Friday, March 30, 2018

A Bug's Life

Watch where you step! Today we’re going to take a brief look at Pixar’s sophomore outing, 1998's A Bug’s Life.

A more memorable way to spend 95 minutes?

The artists at Pixar Animation Studios really had their work cut out for them following the splash made by their first full-length movie, Toy Story. Actually, splash may not a big enough word to describe the tremendous impact the instant-classic had on the film industry … maybe a “huge kerploosh?” Having been first thought up in a 1994 lunch meeting between Pixar founders John Lasseter, Andrew Stanton, Pete Doctor and Joe Ranft (the same discussion which brought about plans for Monsters, Inc. and Finding Nemo,) their next film would shift focus from living plastic toys to another simple-to-render subject, the world of insects. Originally inspired by the fable of “The Grasshopper and the Ants” (until Stanton and Ranft realized that an actual grasshopper would simply take the food he wants,) A Bug’s Life tells the story of an independently-minded ant named Flik (voiced by The Kids in the Hall’s Dave Foley,) who unwittingly hires a troupe of “circus bugs” to help protect his hive from a group of marauding grasshoppers, led by the villainous Hopper (a sinister Kevin Spacey.)

"Deeply inappropriate drunken behavior"

A quick note: I realize that this film includes not one, but two powerful Hollywood players whose reprehensible behaviour has recently come to light (Lasseter and Spacey.) Readers familiar with some of my other articles (such as The Devil and Max Devlin with Bill Cosby) would probably expect me to work this into my review; but to be honest I’m pooped from my ramblings on race issues in last week’s Dumbo article.
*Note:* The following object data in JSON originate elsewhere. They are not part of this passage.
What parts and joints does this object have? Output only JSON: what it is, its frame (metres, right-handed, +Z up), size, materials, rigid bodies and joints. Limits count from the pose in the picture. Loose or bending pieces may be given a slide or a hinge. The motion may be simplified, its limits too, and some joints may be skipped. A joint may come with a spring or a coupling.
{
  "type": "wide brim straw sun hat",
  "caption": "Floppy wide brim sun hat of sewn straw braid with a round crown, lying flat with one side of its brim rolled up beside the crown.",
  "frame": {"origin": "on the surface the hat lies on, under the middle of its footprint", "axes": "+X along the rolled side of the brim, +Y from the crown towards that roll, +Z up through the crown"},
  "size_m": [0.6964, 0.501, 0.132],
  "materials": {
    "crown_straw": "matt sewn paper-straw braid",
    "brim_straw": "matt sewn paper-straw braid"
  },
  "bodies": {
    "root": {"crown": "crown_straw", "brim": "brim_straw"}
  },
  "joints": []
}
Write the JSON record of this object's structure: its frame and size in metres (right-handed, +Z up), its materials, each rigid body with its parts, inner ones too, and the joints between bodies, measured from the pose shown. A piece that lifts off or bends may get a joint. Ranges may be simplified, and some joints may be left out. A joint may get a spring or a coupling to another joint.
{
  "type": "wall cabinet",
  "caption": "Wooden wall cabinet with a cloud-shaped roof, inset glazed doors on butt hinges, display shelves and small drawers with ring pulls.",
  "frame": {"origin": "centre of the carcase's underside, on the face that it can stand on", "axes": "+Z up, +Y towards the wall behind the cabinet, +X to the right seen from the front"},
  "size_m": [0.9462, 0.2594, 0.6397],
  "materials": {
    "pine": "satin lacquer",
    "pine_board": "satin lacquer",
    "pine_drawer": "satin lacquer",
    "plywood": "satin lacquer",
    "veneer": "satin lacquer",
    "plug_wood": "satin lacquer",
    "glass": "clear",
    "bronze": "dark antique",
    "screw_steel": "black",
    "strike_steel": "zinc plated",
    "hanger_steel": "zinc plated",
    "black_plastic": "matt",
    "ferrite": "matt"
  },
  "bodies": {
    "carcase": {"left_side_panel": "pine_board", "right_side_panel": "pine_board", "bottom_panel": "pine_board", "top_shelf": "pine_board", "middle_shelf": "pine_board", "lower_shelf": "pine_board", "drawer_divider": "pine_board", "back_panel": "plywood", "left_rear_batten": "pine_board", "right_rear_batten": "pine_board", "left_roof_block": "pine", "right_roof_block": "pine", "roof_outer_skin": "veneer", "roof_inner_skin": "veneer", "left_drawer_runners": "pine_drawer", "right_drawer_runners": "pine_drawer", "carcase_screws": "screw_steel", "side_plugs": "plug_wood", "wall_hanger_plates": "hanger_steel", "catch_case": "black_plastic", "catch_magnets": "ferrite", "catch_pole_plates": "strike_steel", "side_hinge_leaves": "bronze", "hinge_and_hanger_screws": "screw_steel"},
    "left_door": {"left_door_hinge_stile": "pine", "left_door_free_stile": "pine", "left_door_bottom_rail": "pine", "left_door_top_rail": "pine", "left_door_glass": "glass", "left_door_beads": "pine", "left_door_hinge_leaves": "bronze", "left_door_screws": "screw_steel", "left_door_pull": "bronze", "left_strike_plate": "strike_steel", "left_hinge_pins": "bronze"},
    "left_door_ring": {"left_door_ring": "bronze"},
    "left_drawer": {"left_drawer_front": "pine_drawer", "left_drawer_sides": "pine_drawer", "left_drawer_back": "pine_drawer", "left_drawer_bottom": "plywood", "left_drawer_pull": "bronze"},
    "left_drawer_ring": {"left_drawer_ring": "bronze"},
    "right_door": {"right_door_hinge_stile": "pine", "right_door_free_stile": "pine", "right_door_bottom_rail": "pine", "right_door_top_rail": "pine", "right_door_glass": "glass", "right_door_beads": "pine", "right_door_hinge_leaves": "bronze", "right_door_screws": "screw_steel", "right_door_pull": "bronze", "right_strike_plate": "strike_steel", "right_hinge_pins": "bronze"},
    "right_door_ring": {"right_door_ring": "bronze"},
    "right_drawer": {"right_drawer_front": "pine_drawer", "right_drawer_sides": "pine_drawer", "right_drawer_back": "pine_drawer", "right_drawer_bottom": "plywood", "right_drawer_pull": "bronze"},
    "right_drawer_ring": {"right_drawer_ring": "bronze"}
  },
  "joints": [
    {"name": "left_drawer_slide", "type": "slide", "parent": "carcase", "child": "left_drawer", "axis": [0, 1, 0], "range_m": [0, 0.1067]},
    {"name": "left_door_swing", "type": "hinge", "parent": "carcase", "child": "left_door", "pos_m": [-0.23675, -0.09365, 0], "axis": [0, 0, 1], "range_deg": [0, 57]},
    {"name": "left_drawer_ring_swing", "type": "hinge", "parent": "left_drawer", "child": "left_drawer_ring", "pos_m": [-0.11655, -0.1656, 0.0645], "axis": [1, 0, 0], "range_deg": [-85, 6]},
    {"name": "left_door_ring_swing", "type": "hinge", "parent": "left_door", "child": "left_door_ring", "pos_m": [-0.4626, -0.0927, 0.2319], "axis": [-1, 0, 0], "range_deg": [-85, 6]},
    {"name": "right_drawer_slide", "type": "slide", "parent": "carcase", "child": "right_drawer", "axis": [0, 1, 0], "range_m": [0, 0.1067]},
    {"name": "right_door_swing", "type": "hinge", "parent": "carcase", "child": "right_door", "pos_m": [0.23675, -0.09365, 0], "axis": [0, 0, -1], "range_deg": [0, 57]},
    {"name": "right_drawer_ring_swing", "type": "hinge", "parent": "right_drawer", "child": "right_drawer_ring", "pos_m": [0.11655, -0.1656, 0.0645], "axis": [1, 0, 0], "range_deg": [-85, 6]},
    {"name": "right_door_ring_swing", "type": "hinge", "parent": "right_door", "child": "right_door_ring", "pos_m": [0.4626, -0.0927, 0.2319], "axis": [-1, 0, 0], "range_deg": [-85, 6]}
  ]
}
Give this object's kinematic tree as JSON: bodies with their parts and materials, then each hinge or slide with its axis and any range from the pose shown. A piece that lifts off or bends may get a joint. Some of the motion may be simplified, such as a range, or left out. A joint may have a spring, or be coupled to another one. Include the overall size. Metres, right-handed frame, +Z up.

Since I’m trying to keep this review brief, if it’s all the same I’m going to lay off the heavy topics this time around.

Still with me? Thanks.

Expanding the scope from Toy Story, A Bug’s Life tells a story about little creatures on a large scale. Spaces like burrows under trees or grassy knolls become huge, sweeping vistas that stretch out for (simulated) miles. The natural world, when seen through the eyes of our tiny heroes, becomes a very dangerous place, where even a gentle spring rain can bring fear and destruction. Perhaps taking a cue from Honey, I Shrunk The Kids, the bug’s world is (literally) littered with gigantic items from the human world - creating a number of clever visual gags (such as P.T. Flea’s (John Ratzenberger) circus traveling around in a “Circus Animal” cracker box.) The “bug city,” a miniature metropolis created from garbage underneath a mobile home, is a cornucopia of gags piled one atop the other.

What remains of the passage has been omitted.